Technology can also play a role in making infrastructure more resilient to extreme weather conditions. Sensors are smaller and cheaper than ever before, and can be found in all kinds of infrastructure like bridges and roads. These sensors communicate massive amounts of information that can be used to improve existing infrastructure. In 2012, 40 billion gigabytes of unique new information was uploaded to the internet, said Bennett.

“No longer can we say we made a bad sustainable infrastructure decision because we didn’t have enough information,” said Bennett.

But systems capable of processing this vast amount of complex information are needed to solve infrastructure problems.

“Otherwise we just have an inundation of information,” said Bennett.

Bennett said plans should be presented in 3D to give stakeholders a stronger sense of how the project will look.

Building Information Modeling (BIM) goes beyond the traditional approach of two-dimensional drawings, and uses technology to create a multi-dimensional model that shows what’s outside the building, as well as what’s inside and underneath.
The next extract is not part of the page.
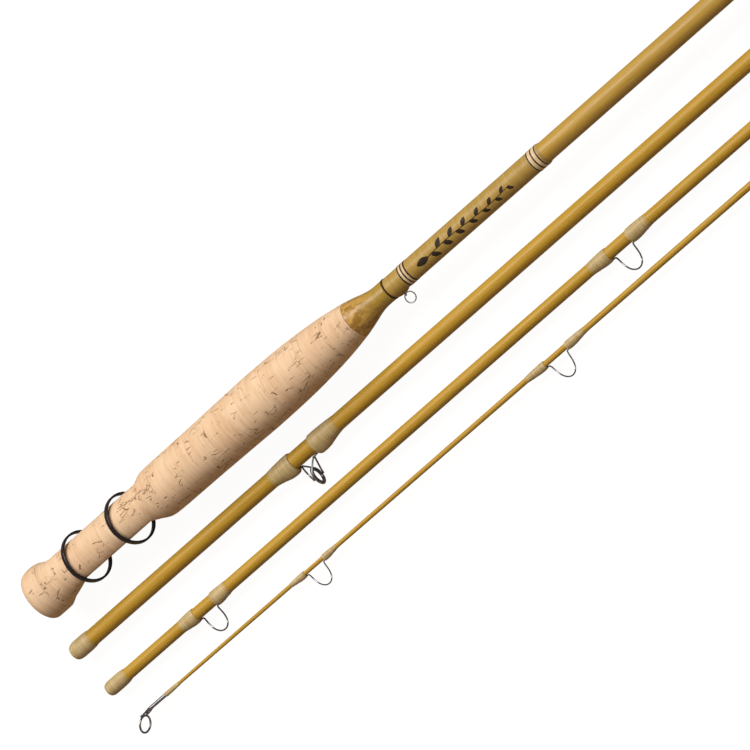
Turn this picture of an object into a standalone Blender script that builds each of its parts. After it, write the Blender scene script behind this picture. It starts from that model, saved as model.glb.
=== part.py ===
"""Four-piece fly rod, taken apart, its four sections laid side by side.

Frame: metres, +X from the butt end towards the tip-ward ends, +Y away from the line guides, +Z up.
The origin is the centre of the butt's end face, on the butt section's axis.
"""
import math

import bmesh
import bpy
from mathutils import Vector

MM = 0.001

# ---- driving dimensions -------------------------------------------------------------------------
SECTION_LENGTH = 533.5 * MM        # four sections make a seven-foot rod
CORK_RING = 12.7 * MM              # stock half-inch cork rings
CORK_COUNT = 17
CORK_END = 214.0 * MM              # front face of the last plain cork ring
CORK_SEGMENTS = 28
BAND_CLEARANCE = 1.52 * MM         # reel band's bore over the seat's radius
BAND_LEAN = math.radians(-23.0)    # how far the loose bands tip over on the seat
SEAT_RADIUS = 10.3 * MM
SEAT_FLAT = 7.4 * MM               # reel foot's flat, measured from the rod's axis
GRIP_RADIUS = 13.65 * MM           # thickest place, which is what the butt section lies on
GLUE_GAP = 0.05 * MM               # between a piece and what it is glued or wound on
RING_GAP = 0.1 * MM                # between neighbouring cork rings
BUTT_RADIUS = 5.0 * MM
BUTT_BORE = 4.0 * MM
WRAP_SEGMENTS = 20
TIP_SEGMENTS = 14
WIRE_SIDES = 2                     # bevel resolution, eight sides round
FLOOR = -GRIP_RADIUS

SECOND_Y = -29.6 * MM              # section axes, measured across from the butt's axis
THIRD_Y = -52.8 * MM
TIP_Y = -71.4 * MM

TIP_BORE = 1.3 * MM                # of the tip's socket
SPIGOT_INSIDE = 38.0 * MM
SPIGOT_OUTSIDE = 36.0 * MM

# handle outline: (distance from the butt end, radius), knob, seat, shoulder, grip
HANDLE = [(0.0, 9.2), (0.8, 10.8), (2.2, 12.1), (4.6, 12.85), (7.1, 13.05), (9.6, 12.7), (12.2, 11.65),
          (15.0, 10.45), (17.0, 10.3), (74.6, 10.3), (76.4, 10.6), (78.2, 11.4), (80.5, 12.3), (83.0, 12.65),
          (88.0, 12.8), (99.7, 12.9), (112.4, 13.0), (125.1, 13.2), (137.8, 13.4), (150.5, 13.65),
          (163.2, 13.55), (175.9, 13.15), (188.6, 12.35), (194.9, 11.8), (201.3, 11.1), (207.6, 10.2),
          (214.0, 9.2)]

# ---- finishes -----------------------------------------------------------------------------------
FINISHES = {
    "cork": ((0.75, 0.52, 0.31), 0.75, 0.0),
    "lacquered_cork": ((0.50, 0.29, 0.06), 0.18, 0.0),
    "gold_blank": ((0.55, 0.35, 0.07), 0.16, 0.0),
    "gold_thread": ((0.52, 0.33, 0.07), 0.2, 0.0),
    "cream_thread": ((0.72, 0.60, 0.38), 0.25, 0.0),
    "dark_thread": ((0.04, 0.025, 0.02), 0.3, 0.0),
    "black_metal": ((0.015, 0.013, 0.016), 0.22, 0.6),
    "guide_wire": ((0.32, 0.32, 0.33), 0.2, 1.0),
    "guide_insert": ((0.05, 0.05, 0.055), 0.12, 0.0),
    "spigot_glass": ((0.42, 0.27, 0.07), 0.35, 0.0),
}


def make_material(name):
    """A plain painted stand-in finish for one slot."""
    colour, roughness, metallic = FINISHES[name]
    material = bpy.data.materials.new(name)
    material.use_nodes = True
    shader = material.node_tree.nodes["Principled BSDF"]
    shader.inputs["Base Color"].default_value = (*colour, 1.0)
    shader.inputs["Roughness"].default_value = roughness
    shader.inputs["Metallic"].default_value = metallic
    material.diffuse_color = (*colour, 1.0)
    return material


def add_object(name, data, finish, parent=None, location=(0, 0, 0)):
    """Link one named piece, in its finish, under its section's empty."""
    obj = bpy.data.objects.new(name, data)
    data.materials.append(MATERIALS[finish])
    bpy.context.scene.collection.objects.link(obj)
    obj.parent = parent
    obj.location = location
    return obj


def add_empty(name, location):
    """A reference point that a section's pieces hang from."""
    empty = bpy.data.objects.new(name, None)
    bpy.context.scene.collection.objects.link(empty)
    empty.location = location
    return empty


def loft_mesh(name, rings, segments, closed):
    """Skin circles about the X direction. A ring is (x, radius, drop), the drop moving it to -Y.

    A closed loft joins its last ring to its first, for sleeves and tubes; an open one is capped.
    """
    mesh = bpy.data.meshes.new(name)
    bm = bmesh.new()
    loops = []
    for x, radius, drop in rings:
        angles = [2.0 * math.pi * i / segments for i in range(segments)]
        loops.append([bm.verts.new((x, radius * math.cos(a) - drop, radius * math.sin(a))) for a in angles])
    pairs = list(zip(loops, loops[1:] + loops[:1])) if closed else list(zip(loops, loops[1:]))
    for first, second in pairs:
        for i in range(segments):
            j = (i + 1) % segments
            bm.faces.new((first[i], first[j], second[j], second[i]))
    if not closed:
        bm.faces.new(loops[0])
        bm.faces.new(loops[-1])
    bmesh.ops.recalc_face_normals(bm, faces=bm.faces)
    bm.to_mesh(mesh)
    bm.free()
    mesh.shade_smooth()
    mesh.set_sharp_from_angle(angle=math.radians(35))
    return mesh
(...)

This type of technology can illustrate very complex, dense environments and make them simple to understand, he said.

“BIM makes a huge amount of information accessible and understandable by everyone involved, resulting in better decisions and better outcomes,” he said.

BIM enables a planner to take a more holistic approach by assessing how long a project will take to complete, as well as the cost. The tool also looks at the sustainability of a particular project, ensuring planners have a clear understanding of a particular design approach, and how that impacts the city as a whole.

Ultimately, creating a more sustainable future is in the hands of the people.

“You need to have a forward thinking community that’s willing to invest dollars and try new ways of doing things,” said Rephlo.